Maria Stuarda was hobbled by the censors of the day in any case, because its subject matter was regicide – and because of its notorious, invective-laden confrontation between the two queens, which has since proved one of its chief drawcards. Today, it is a core work of the bel canto repertoire and has been a star vehicle for such illustrious singers as Joan Sutherland, Janet Baker and, more recently, Joyce DiDonato.
Sadly, here in Melbourne, it is a long time between airings of this great bel canto work, which, for all its historical revisionism, is a compelling drama with much beautiful and moving writing for bel canto artists. All the more reason to celebrate a company like Melbourne Opera, which, without any government funding, gives Melbourne audiences an opportunity to experience repertoire they otherwise wouldn’t.
Like Victorian Opera, the company also gives us an opportunity to see and hear outstanding Australian singers we otherwise wouldn’t. This production’s Mary Queen of Scots, Elena Xanthoudakis (pictured), is a former Victorian College of the Arts graduate who, following some impressive international singing competition wins, is building her career from London. Like Greta Bradman, she has had the benefit of tutelage with Sir Richard Bonynge, who conducted her recent debut album also. Xanthoudakis has sweetness of tone, secure technique and plenty of coloratura tricks up her sleeve, including a killer trill.
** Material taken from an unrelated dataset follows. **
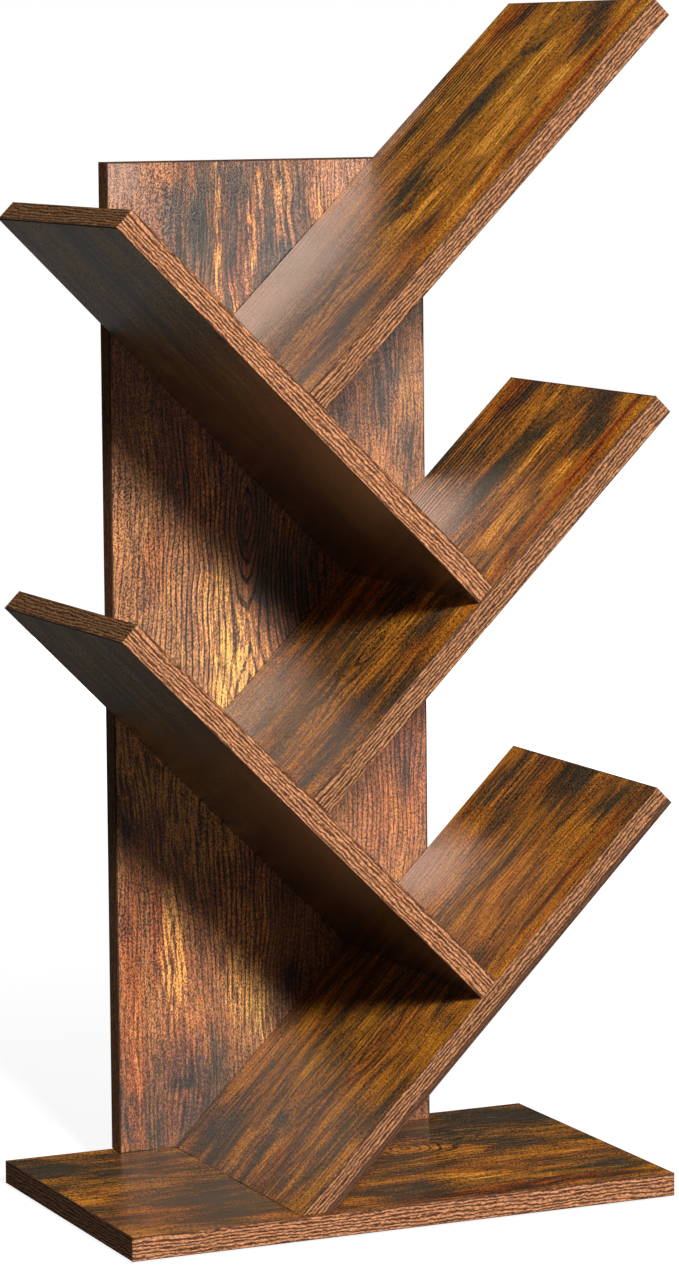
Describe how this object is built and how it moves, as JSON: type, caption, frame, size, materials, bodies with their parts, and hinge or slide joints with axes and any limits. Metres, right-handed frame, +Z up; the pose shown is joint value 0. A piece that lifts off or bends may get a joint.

The production’s Elizabeth 1 is Rosamund Illing, who has had a distinguished career in Australia and the UK since the 1980s. She is a forceful vocal presence as the love triangle’s hurt and angry third wheel. Lyric coloratura tenor Henry Choo is impressive in the vocally challenging role of Leicester the love interest.
In secondary roles, mezzo-soprano Caroline Vercoe turns in a characteristically strong, well-acted performance as Mary’s companion Anna and baritone Phillip Calcagno is a pleasing and convincing vocal presence as Talbot, particularly in his later scenes with the condemned Mary. Ensemble work by the cast and chorus made for some of the night’s most satisfying moments.
Another great service Victoria’s opera companies are doing is staging works in Melbourne’s historic theatres. They provide a welcome intimacy, warmth and sense of place that connects Melbournians to the city’s long legacy of opera production. The Athenaeum is a truly charming theatre, though the acoustics and cramped orchestra pit are a challenge for the orchestra, conducted by Richard Divall. They were not always in sync with the singers on opening night.
The opera is performed in English. Many people welcome the opportunity to follow an opera without having to rely on surtitles; others find translation disturbs the flow of music composed for another language, nowhere more so than in bel canto where attention to the beauty of the Italianate line is primary.
It’s counterintuitive to be unsettled that characters in an English court are singing in English, but the cast’s commendably crisp articulation and pointed English diction occasionally brought Gilbert and Sullivan to mind rather than Donizetti, and some over reliance on stock theatrical gestures reinforced the association.
The costumes have been borrowed from the Opera Australia’s production of Maria Stuarda and are of the period. The production design relies on simple structural elements, a wooden screen and an arching ribcage, which are lit and moved about to effectively define the opera’s various locales.
Given that the opera grounds the conflict between the two queens in desire, director Suzanne Chaundy accentuates the contrast between a mature, self-denying but still desiring Elizabeth and a younger, more carefree, perhaps careless Mary, who had a run of scandal-tinted marriages. While both are prey to their own weaknesses, this is a less formidable Mary than Donizetti fans will be used to. In the confrontation scene, for example, she seemed naively not to realise she had signed her own death warrant by denouncing Elizabeth until there were poleaxes in her face.
This possibly undercuts the gravitas of her martyrdom in the opera’s glorious final act, but it’s not every day you get to hear a singer of Xanthoudakis’s calibre singing this magnificent music and it was a highlight of a production well worth hearing.